JoseskVolpe · June 26, 2024, 10:18pm

 (⌚qua jun-6 6:58:57)-(🦊joseskvolpe:~)-( 308K:63)
$ switcherooctl list
Device: 0
  Name:        Advanced Micro Devices, Inc. [AMD®/ATI] Rembrandt [Radeon 680M]
  Default:     yes
  Environment: DRI_PRIME=pci-0000_75_00_0

Device: 1
  Name:        NVIDIA Corporation GA107M [GeForce RTX 3050 Mobile]
  Default:     no
  Environment: __GLX_VENDOR_LIBRARY_NAME=nvidia __NV_PRIME_RENDER_OFFLOAD=1 __VK_LAYER_NV_optimus=NVIDIA_only

 (⌚qua jun-6 7:16:56)-(🦊joseskvolpe:~)-( 308K:63)
$ switcherooctl glxinfo | grep "OpenGL renderer"
OpenGL renderer string: NVIDIA GeForce RTX 3050 Laptop GPU/PCIe/SSE2

malcolmlewis · June 26, 2024, 10:20pm

@JoseskVolpe so if you run;
__GLX_VENDOR_LIBRARY_NAME=nvidia __NV_PRIME_RENDER_OFFLOAD=1 __VK_LAYER_NV_optimus=NVIDIA_only /usr/bin/ollama

Assuming that’s where ollama lives, does this help?

JoseskVolpe · June 26, 2024, 10:24pm

Nope, same results. I think it may be the same issue that Tensorflow is having.

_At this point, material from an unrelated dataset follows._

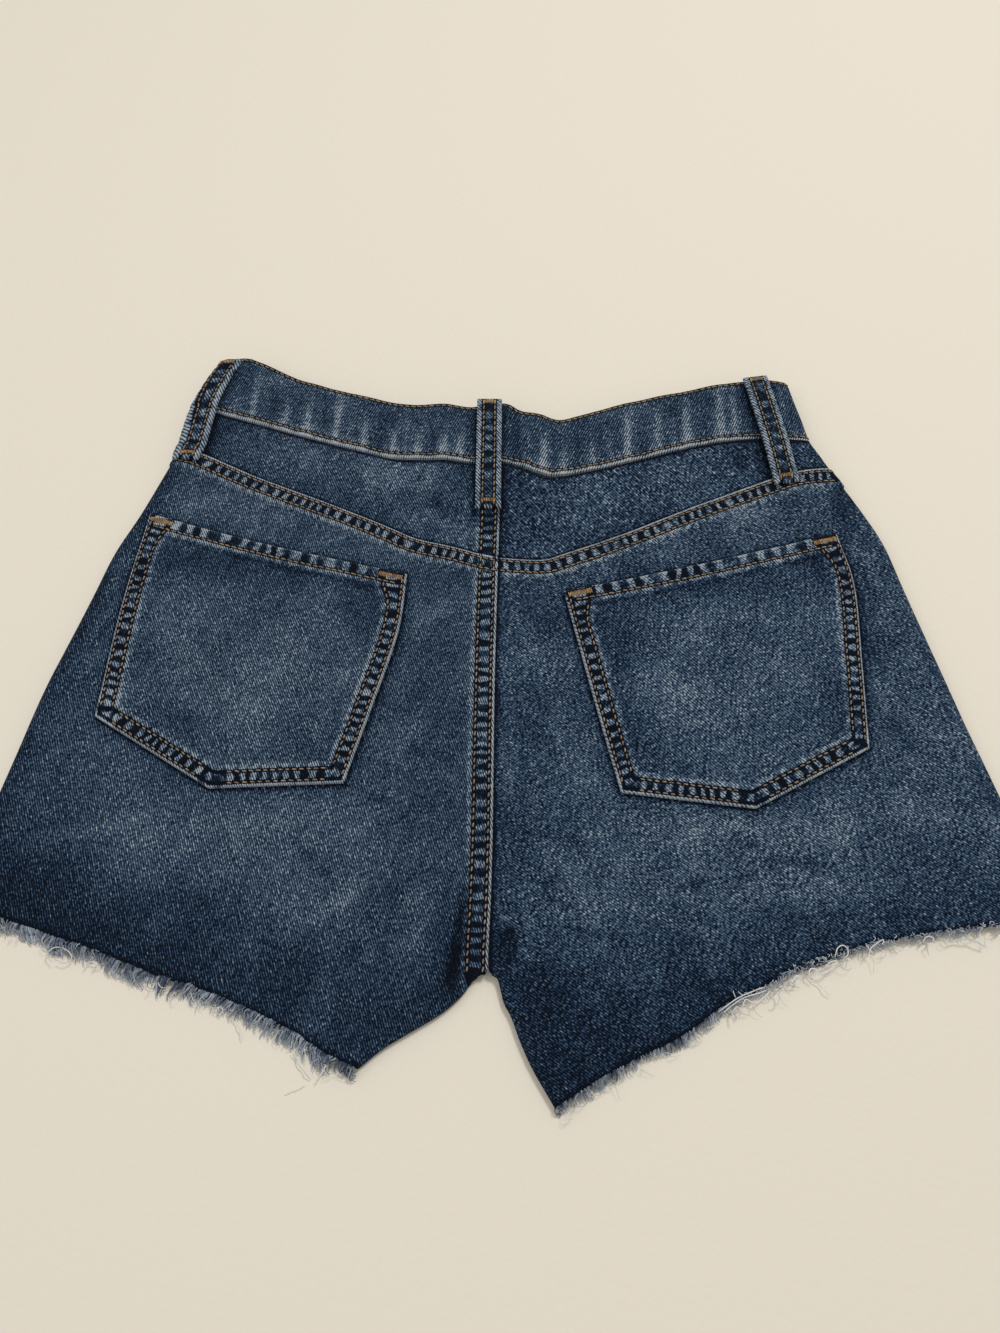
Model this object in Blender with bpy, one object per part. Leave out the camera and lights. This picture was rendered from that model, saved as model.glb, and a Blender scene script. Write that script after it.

malcolmlewis · June 26, 2024, 10:29pm

@JoseskVolpe not really sure, just installed ollama as a test here;

ollama serve
....
time=2024-06-26T17:22:29.413-05:00 level=INFO source=types.go:71 msg="inference compute" id=GPU-41dbedb2-a46d-4f41-4ac3-8a2dbdfea5b6 library=cuda compute=7.5 driver=12.5 name="NVIDIA T400" total="1.6 GiB" available="1.6 GiB"

JoseskVolpe · June 26, 2024, 10:32pm

I’ll try to fix Tensorflow, if i get into some issues i’ll open a new thread. I think i can put this one as solved now. ¡Thanks!